For you and me, this means that a “tech” teardown is about way more than just circuit boards. It’s about the heavy copper weight that keeps the whole system from catching fire.

The Power Cable: Miles of Heavy Gauge

Every server in a data center needs a power supply. While the signals between the computers might travel over fiber optics (which has no scrap value), the power always travels over copper.

We are talking about “THHN” and “MCM” cables that are as thick as your wrist. These cables run under the floors and over the ceilings in every single row of the building. When you see a data center being decommissioned, you aren’t just looking at electronic waste. You are looking at miles of high-grade, multi-strand copper wire.

In the trade, we call this “Industrial Power Cable.” It’s often double-insulated, but once you strip it, the copper inside is some of the cleanest you’ll ever find. The AI revolution is making these cables thicker and more common because the new chips need more “juice” than the old ones ever did.

The “Secret Sauce”: The Tinned Copper Trick

I want to give you a tip that has saved me a lot of money when I’m looking at high-tech scrap. In data centers and industrial electrical rooms, you will often find wire or bus bars that look “silvery” or dull grey.

Did you know?

A lot of people throw this into the “zinc” or “tin” bin because they think it isn’t copper. But in high-end electrical work, they use “Tinned Copper.” They coat the copper in a thin layer of tin to keep it from corroding or turning green in humid environments.

The Tip:

Always carry a small file or a pocketknife. If you see a silvery wire or a grey bus bar, give it a quick scratch. If it shows that bright, “salmon-pink” copper color underneath, you’ve hit the jackpot. Tinned copper is still high-grade scrap. Don’t let the silver color fool you into taking a lower price. At the yard, tell them it’s “Tinned Copper” and make sure you get the right rate for the weight.
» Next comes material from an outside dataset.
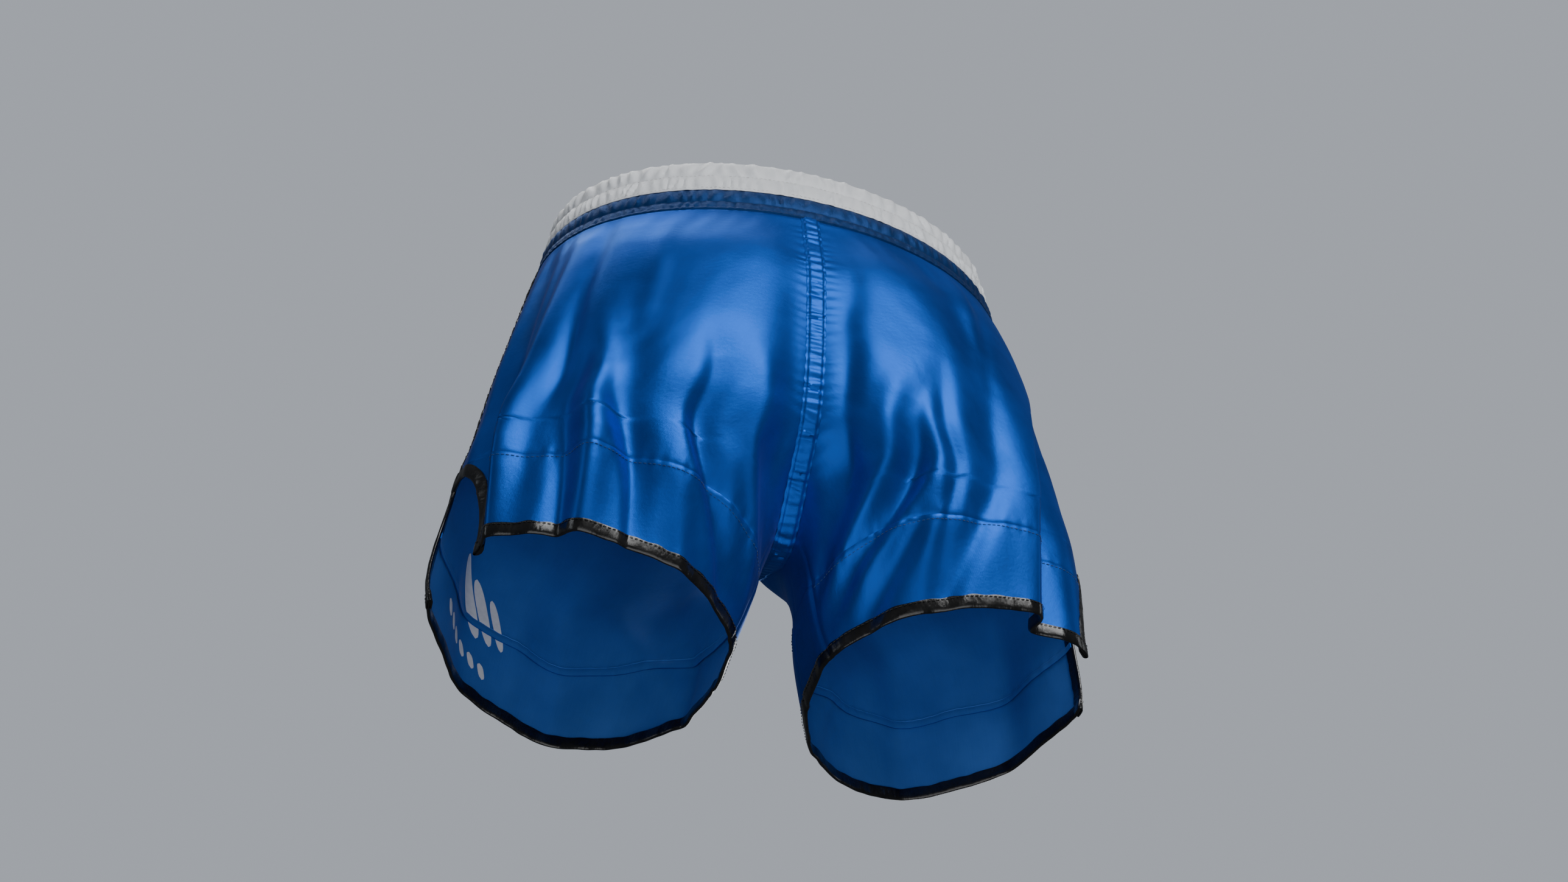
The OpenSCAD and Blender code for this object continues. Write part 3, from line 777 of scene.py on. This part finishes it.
def gusset_sheet(name, cloth_name, side, top, bottom, proud):
    """A gusset, or the part of the hem band below it, from the back seam to the front seam."""
    share = np.linspace(0, 1, GUSSET_COLUMNS)
    down = np.linspace(0, 1, 1 + int((bottom(180.0) - top(0.5)) / PANEL_STEP))[:, None]
    angle = np.full((1, GUSSET_COLUMNS), 180.0)
    for _ in range(10):
        depth = top(share) + (bottom(angle[-1]) - top(share)) * down
        first, last = gusset_span(depth)
        angle = first + (last - first) * share
    obj = cloth_sheet(cloth_name, side, depth, angle, proud(depth, wrapped(angle)))
    declare(obj, [name], side)


def gusset_start(share):
    """Depth at which a line down the gusset leaves the centre seam strip."""
    share = np.clip(share, 0.05, 0.95)

    def on_strip(depth):
        first, last = gusset_span(depth)
        return surface(depth, first + (last - first) * share)[..., 0] < SEAM_HALF_W - 1.5
    return deepest(on_strip)


def gussets(side):
    leg = SIDE_NAME[side] + "_gusset"
    gusset_sheet(leg, leg + "_cloth", side, gusset_start, lambda a: band_line(wrapped(a)) + 5,
                 lambda d, a: -TUCK * smooth((d - band_line(a) + 1.5) / 2.5))
    gusset_sheet(leg + "_hem_band", leg + "_hem_cloth", side,
                 lambda s: band_line(180) - 1.2 + 0 * s, lambda a: HEM - 1 + 0 * a, hem_proud)


# ---------------------------------------------------------------- waistband
WAIST_GIRTH, WAIST_COLUMNS = 860, 560
AROUND = np.linspace(0, 360, WAIST_COLUMNS + 1)[:-1]
# Stitched channels of the waistband: top, bottom, gathers' pitch, seed, height and ripple
CHANNELS = [(0, 17, 10, 310, 2.0, 1.7), (17, 35, 6.5, 320, 1.7, 1.3), (35, 50, 8, 330, 1.4, 0.9),
            (50, 60.5, 6, 340, 1.0, 0.6)]


def around_mm(around):
    """Distance round the waist, roughly, in mm."""
    return around / 360 * WAIST_GIRTH


def waist_point(depth, around, proud):
    """A point of the waistband, with around from 0 at the left side seam through 90 at the back."""
    left = np.cos(np.radians(around)) >= 0
    angle = wrapped(np.where(left, wrapped(around), 180 - around))
    return np.where(left[..., None], cloth_point(LEFT, depth, angle, proud),
                    cloth_point(RIGHT, depth, angle, proud))


def channel_relief(depth, around, first, last, pitch, seed, height, ripple):
    """A stitched channel: a soft tube, gathered by the elastic inside it."""
    s = around_mm(around)
    slant = (s + 1.8 * waves(s, depth, seed + 9, 30)
             + 0.35 * (depth - first) * waves(s, 0, seed + 5, 60))
    inside = np.clip((depth - first) / (last - first), 0, 1)
    full = np.clip(np.sin(math.pi * inside), 0, 1) ** 0.6
    return full * (height + ripple * gathers(slant, seed, pitch)
                   + 0.35 * gathers(slant, seed + 3, pitch * 0.45))


def seam_wobble(around):
    return 0.5 * waves(around_mm(around), 0, 301, 34)


def band_relief(depth, around):
    """Height of the waistband's outer face above its tapes."""
    depth = depth + seam_wobble(around)
    return sum(channel_relief(depth, around, *row) for row in CHANNELS) - 0.8


def waist_sheet(name, outer, centre, thickness, down, material, keep=None):
    """A sheet all round the waist, with its distance down the cloth at each row. It is thickness
    deep towards the centre, or away from it where thickness is below 0."""
    inner = outer - grid_normals(outer, centre, around=True) * thickness
    girth = np.linspace(0, WAIST_GIRTH, WAIST_COLUMNS + 1)
    uv = np.stack(np.broadcast_arrays(girth, down[:, None]), -1)
    return shell(name, outer, inner, uv, (material,), around=True, keep=keep)


def waist_axis(depth):
    return np.stack([0 * depth, 0 * depth, -depth], -1)


def white_band():
    """White satin, folded over the top edge of the waistband."""
    roll = 2.3
    # depth, height, and share of the outer face's relief, from outside over the top to inside
    outside = [(d, 0.0, 1.0) for d in np.linspace(WHITE_BAND + 1, roll, 34)]
    turn = [(roll - roll * math.sin(t), -roll + roll * math.cos(t), 0.4)
            for t in np.linspace(0.2, math.pi - 0.2, 9)]
    inside = [(d, -2 * roll, 0.0) for d in np.linspace(roll, 12, 8)]
    path = np.array(outside + turn + inside)
    down, rise, share = path.T[:, :, None]
    depth, around = np.broadcast_arrays(down, AROUND)
    lap = 0.6 * bell(depth - WHITE_BAND - 0.3, 1.2)
    height = rise + share * (band_relief(depth, around) + lap)
    height = height - np.where(share == 0, 0.5 + 0.35 * gathers(around_mm(around), 350, 7), 0)
    # normals of the fold point out of the band on both of its sides
    middle = waist_point(np.maximum(depth, roll), around, -roll)
    obj = waist_sheet("white_band", waist_point(depth, around, height), middle, 0.5,
                      1.1 * np.arange(1, len(path) + 1), BAND_WHITE)
    declare(obj, ["white_band_cover"])


def blue_band():
    down = np.linspace(WHITE_BAND - 2, WAISTBAND + 0.6, 30)
    depth, around = np.broadcast_arrays(down[:, None], AROUND)
    under = -0.8 * (1 - smooth((depth - WHITE_BAND - 0.5) / 2))
    lap = 0.75 * bell(depth - WAISTBAND, 1.3) - 0.9 * smooth((depth - WAISTBAND + 0.1) / 0.7)
    outer = waist_point(depth, around, band_relief(depth, around) + under + lap + 0.2)
    obj = waist_sheet("blue_band", outer, waist_axis(depth), 0.6, down, BAND_BLUE)
    declare(obj, ["blue_band_cover"])


EYELET_X, EYELET_DEPTH, EYELET_R = 18, 25, 5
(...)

Integrity and Industrial Scrap

When you are dealing with data centers and high-tech companies, you have to be more professional than ever. These companies have strict rules about who can come on-site and how things are hauled away. They care about “Data Security,” which means they want to know that the old servers are being destroyed properly.

If you want to get into the high-tech trade, play it straight. Get your certifications if your state requires them. Show the facility managers that you are a pro who knows how to handle industrial scrap. If you build a reputation as the guy who handles the “heavy weight” safely and honestly, you won’t have to go looking for scrap – the big companies will call you.

And remember, always check your local laws. In many places, selling large amounts of industrial copper or bus bars requires extra documentation to prove where it came from. Keep your receipts and your contracts in order.

Ulysses’ Safety Reminder:

When you are working in industrial settings or around old data centers, the equipment is heavy. A single copper bus bar can weigh fifty pounds and has edges that are as sharp as a razor. Wear your steel-toed boots and heavy-duty gloves. And like I always say, never touch a cable unless you’ve seen the “Lock-Out Tag-Out” on the main breaker yourself. Industrial power is no joke.